The authors of the Columbia Law Review study push back against any assertions that activism is harmful to the company and that boards should fight back against activists. “Our findings should inform how corporate directors view and engage with activists. Corporate boards facing an activist should not ‘circle the wagons,’” they write. “To the contrary, boards should keep in mind that activist interventions are on average associated with beneficial outcomes in the long term. Rather than taking an adversarial position, boards should be open to the activist’s ideas and to discussing them with the activist.”

Some populist politicians have also tried to curtail the ability of activists to acquire large enough stakes in a company to influence a board. U.S. Senators Elizabeth Warren and Bernie Sanders introduced legislation last year to shorten 13D disclosure deadlines with the Securities and Exchange Commission when activists acquire more than 5 percent of a company. Because these filings cause stock prices to spike, a shorter window prevents activists from acquiring large stakes. The legislation also blocks “wolf packs,” when several activists work together but hold fewer shares than would trigger SEC disclosure.

But the economics of such public policy efforts don’t seem particularly logical.

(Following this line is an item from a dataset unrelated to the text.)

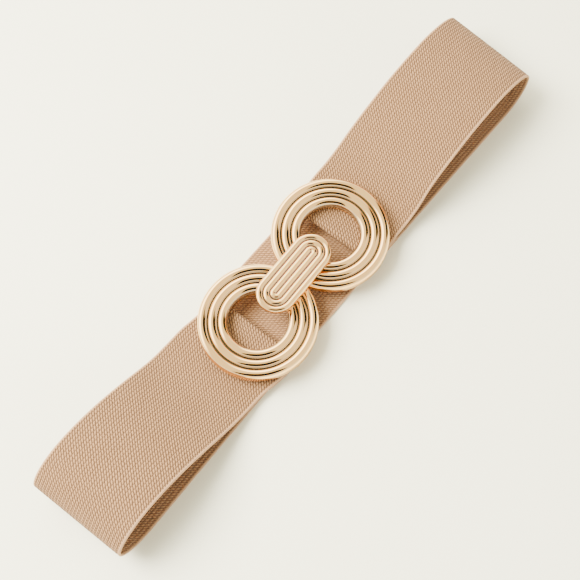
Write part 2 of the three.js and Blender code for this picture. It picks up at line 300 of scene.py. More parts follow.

“Policies intended to restrict activists build on the premise that they are bad for shareholders. However, over two decades’ data show that the stock prices rise, on average, 5 to 6 percent (in excess of the market) upon announcement of activism via 13Ds,” explains Columbia Business School Professor Wei Jiang. “The phenomenon continues into the most recent years.  The short-term ‘pop’ is not followed by reversal later on. It would be hard to argue that the stock market ‘got it wrong’ for this long.”

She adds: “Part of the argument for shortening the 10 days or to restrict the ‘wolf pack’ is to reduce the part of the gain that accrues to a small group of investors, notably the activists and their allies. Such an argument seems to accept the premise that activism is expected to raise share price. If so, why should policy restrict activities that are welcomed by shareholders?”